In practice, a good RTE package will provide facilities to record a user session and automatically extract the screen response escape sequences, and time delays. These will usually be converted into a scripting language or in some products, C source code ready for compilation.

Until now, we have looked closely at a single thread of user activity. To be practically useful, the RTE system in use must allow for the concurrent running of a large number of emulated users, and all importantly the logging of results.

This presents some interesting challenges, particularly if the test involves 500, 1000 or more users. Each and every user must be managed, their "progress" through the thread monitored, and all events logged.

As with most systems software, there are a multiplicity of solutions available to the problem. The logging of events, such as response times to user keystrokes, is most easily accomplished by having each user emulation process write to its private logfile, as this avoids problems with pre-emption and locking of shared structures. After the test is completed, a program or script can be used to extract the required statistics from the collection of logfiles.

Management of a thousand or more processes is a trickier proposition. While Unix provides a range of interprocess communications (IPC) schemes, in practical situations shared memory has proven to the most useful approach, as it shifts much of the processing burden upon the user emulation processes, rather than the operating system. Overburdening the operating system of the driver system with IPC traffic can fall foul of the host system's limitations and affect performance thus invalidating the benchmark results.

A typical RTE product will therefore use a single management process or daemon which sits in the background and monitors the status of each "user" by accessing the shared memory structures. Commands to start, stop, continue and finish activity are also issued via shared memory structures. The use of slower IPC methods such as pipes or message queues is possible, but imposes as discussed above performance limits.

A benchmark or performance test will then involve a system operator commanding the management daemon to fork off all of the user processes, and then command them to start executing their threads of activity. Once the required time has elapsed, the processes are shut down, one by one, and finally the daemon is killed. The operator can then run postprocessing tools to extract statistics from the collected logfiles.

While the process is quite simple conceptually, there is a vast amount of technical detail hidden within the innards of the machinery, as well as in the preparation of the test, and postprocessing and interpretation of results. All of these we will now examine in more detail.

Test Preparation

The first phase in any RTE benchmark is defining the level and type of user activity to be simulated. With existing production systems which are to be migrated to different or larger host systems, the problem is somewhat simpler than sizing for an unknown or projected system. In both instances it is necessary to define events and event rates. An event is in this instance a transaction or query of interest, such as a search for a particular type of record or an update to the database involving a commit operation.

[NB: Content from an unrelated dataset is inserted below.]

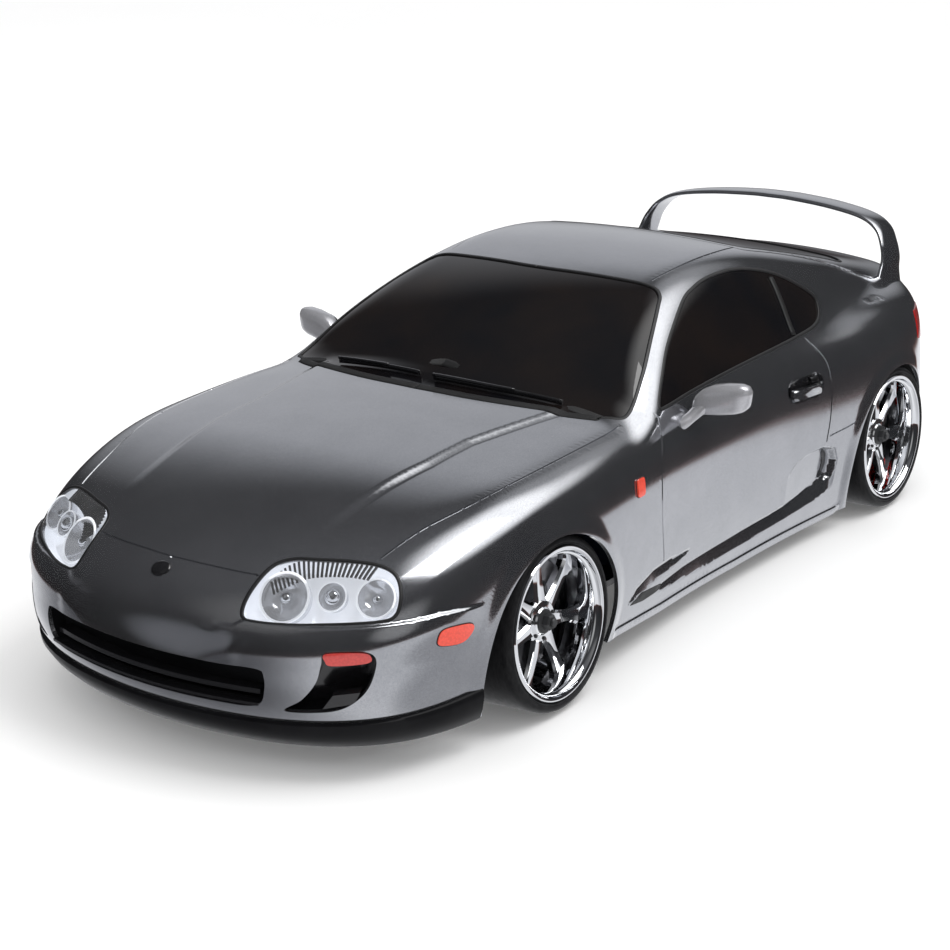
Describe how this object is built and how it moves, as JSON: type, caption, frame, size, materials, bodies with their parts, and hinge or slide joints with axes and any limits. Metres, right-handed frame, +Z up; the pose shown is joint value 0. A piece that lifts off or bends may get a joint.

Where a production system exists and logs its operations, events and event rates can be extracted from logfiles. Essentially we are trying to establish how frequently a particular event occurs in the real world, and what statistical properties the accesses have.

Interestingly enough, classical communications engineering aids us in this pursuit, and we use the well established Markovian telephone system access model, based upon the Poisson distribution which we should all remember from our undergraduate Maths courses. It turns out that most commercial operators make accesses in response to telephone queries, and not surprisingly all the statistics the author has ever extracted have invariably exhibited Poisson statistics (if anybody has had the pleasure of finding a user base exhibiting different statistical properties, the author would love to see them !).

Analysis of production logfiles should ultimately yield an average event rate or frequency of arrival for each type of transaction against the database, and the fraction of the total users on the system which are running each application or part of the application. The end result is therefore a table which says that N users are running application A (eg lookup on a user account), M users are running application B (eg update a user account) and say P users are running application C (eg stock level enquiry). Each application is accessed with a particular frequency and is Poisson distributed.

Knowing this, we can then set up the RTE product to run N processes of type A, M of type B and P of type C, each of which will generate transactions at some nominal frequencies of n, m and p transactions per minute.

Interestingly enough, the author's experience in analysing production logfiles has usually indicated that the site's subjective estimates of user access frequency are overstated, often by a factor or two or more.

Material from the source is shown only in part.